Agentic AI security curriculum · Security overview
Sandboxing Agent Workloads: Kata Containers, gVisor, and macOS Seatbelt
Kata Containers, gVisor, and macOS Seatbelt
Hello and welcome to Module 11!
Modules 1–10 have given us trusted images, admission control, vetted skills, zero-trust networking, a hardened gateway, egress controls, scoped identities, dynamic secrets, per-request authentication, and a full agent lifecycle. Now we add the final layer of isolation that protects the host kernel itself.
Standard Kubernetes containers are convenient, but they all share the same host kernel. A single kernel exploit from inside a container can compromise the entire node. For agents that execute arbitrary code, process untrusted documents, or run third-party skills, shared-kernel isolation is simply not enough.

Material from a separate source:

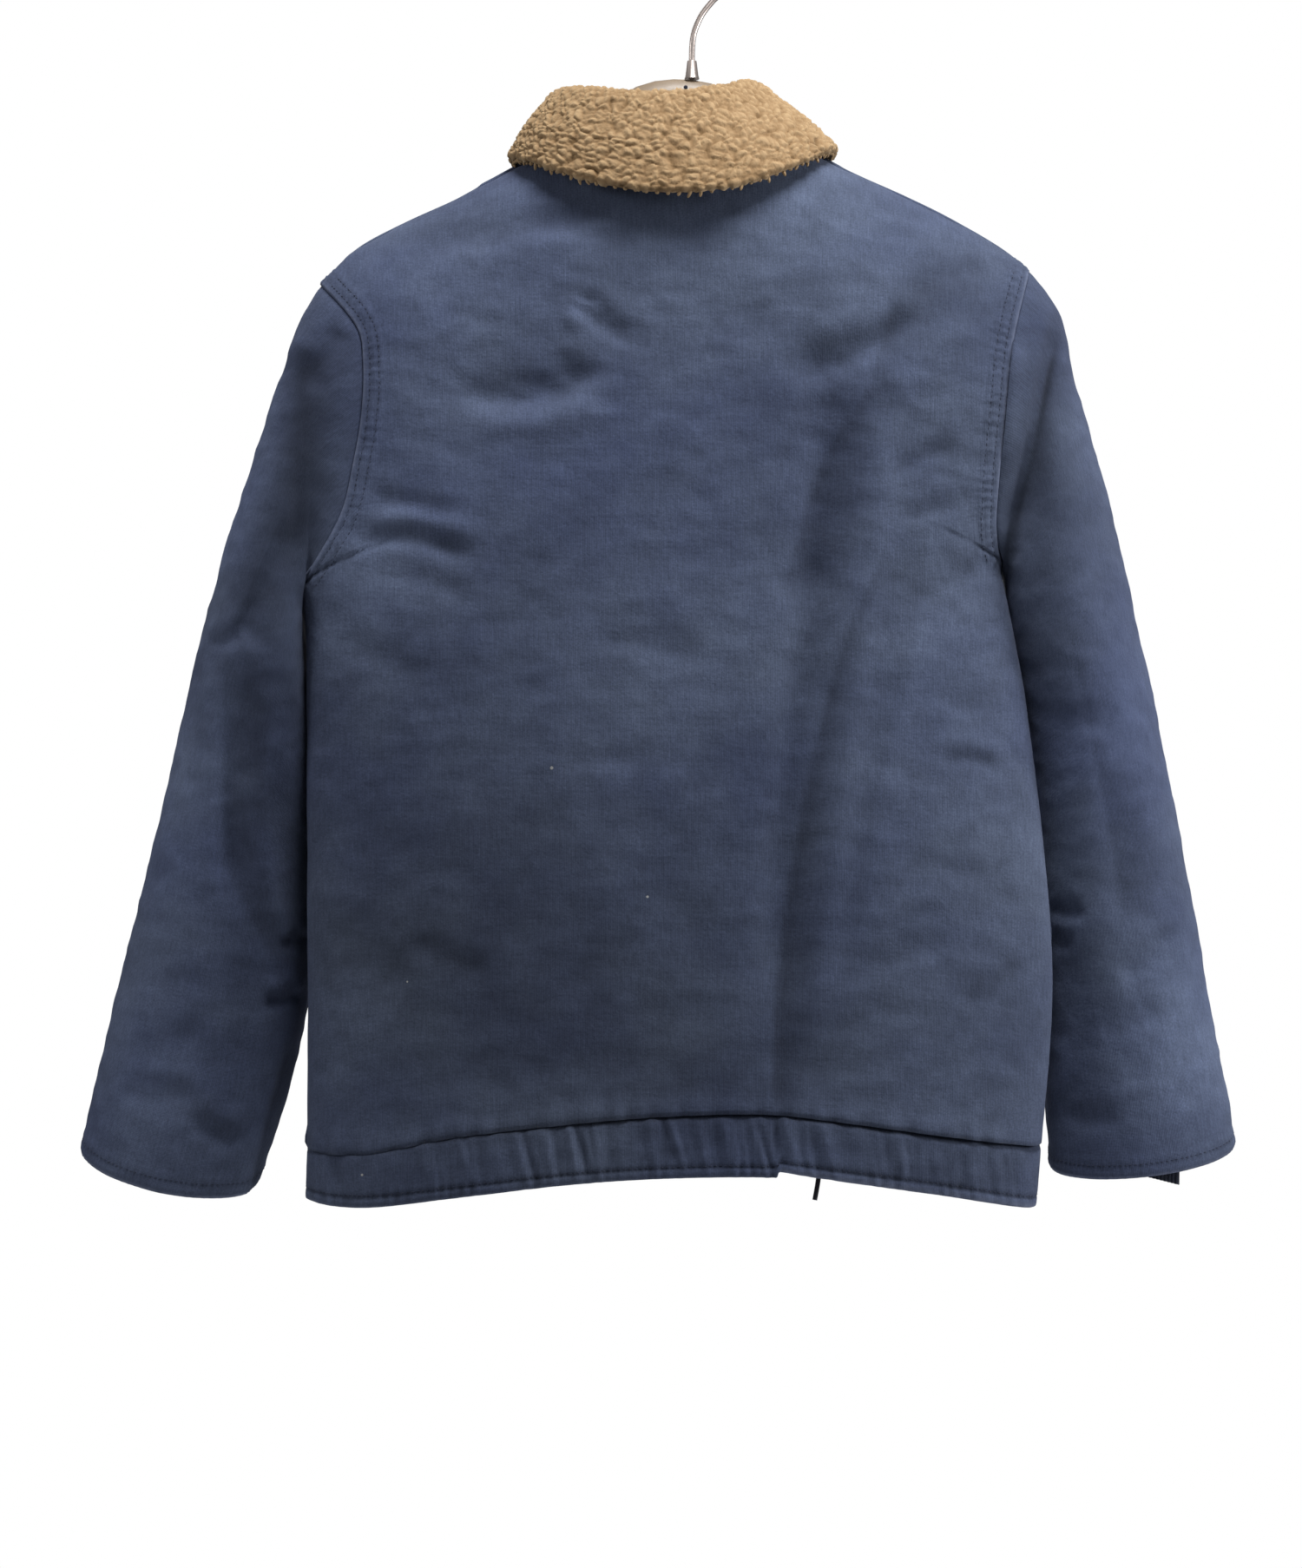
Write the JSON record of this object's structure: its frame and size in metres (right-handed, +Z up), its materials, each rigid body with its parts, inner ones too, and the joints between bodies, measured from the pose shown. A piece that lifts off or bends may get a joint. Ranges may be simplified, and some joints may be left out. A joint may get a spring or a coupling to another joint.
{
  "type": "deck jacket on a hanger",
  "caption": "Navy cotton deck jacket with a turned-down tan pile collar, zipped at the front and hanging on a plastic hanger with a wire hook.",
  "frame": {"origin": "the inside of the hook's crown, where a rod carries it", "axes": "+Z up; the jacket's front faces -Y and its back +Y; the wearer's left is +X"},
  "size_m": [0.7449, 0.1584, 0.8116],
  "materials": {
    "navy_cloth": "washed close-woven cotton, matt",
    "navy_band": "the same cotton, folded double and gathered",
    "pile": "short curled tan pile",
    "strap": "dark navy webbing",
    "cord": "dark braided cord",
    "zip_tape": "woven tape with metal teeth",
    "zip_metal": "dulled nickel plate",
    "hanger_plastic": "warm grey moulded plastic",
    "steel_wire": "plated wire"
  },
  "bodies": {
    "jacket": {"back": "navy_cloth", "front_left": "navy_cloth", "front_right": "navy_cloth", "sleeve_left": "navy_cloth", "sleeve_right": "navy_cloth", "hem_band_back": "navy_band", "hem_band_front_left": "navy_band", "hem_band_front_right": "navy_band", "collar": "pile", "cuff_strap_right": "strap", "hem_drawcord": "cord", "zip_left": "zip_tape", "zip_right": "zip_tape", "zip_slider": "zip_metal", "hanger": "hanger_plastic", "hanger_ferrule": "steel_wire", "hanger_hook": "steel_wire"},
    "pull_tab": {"zip_pull_tab": "zip_metal"}
  },
  "joints": [
    {"name": "pull_tab_swing", "type": "hinge", "parent": "jacket", "child": "pull_tab", "pos_m": [0.0115, -0.06674, -0.2299], "axis": [-1, 0, 0], "range_deg": [0, 120]}
  ]
}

In this module we explore the three sandboxing technologies that give us real security boundaries — Kata Containers, gVisor, and macOS Seatbelt — plus seccomp as the universal baseline. You will learn exactly when to use each one and how Panguard integrates with them for defense in depth.
Why Container Isolation Is Not Enough
A standard container gives you process and filesystem isolation, but the kernel is shared.
If an attacker finds a kernel vulnerability (and they do — new ones are disclosed regularly), they can escape the container and gain full control of the node. All containers on that node share the same kernel attack surface.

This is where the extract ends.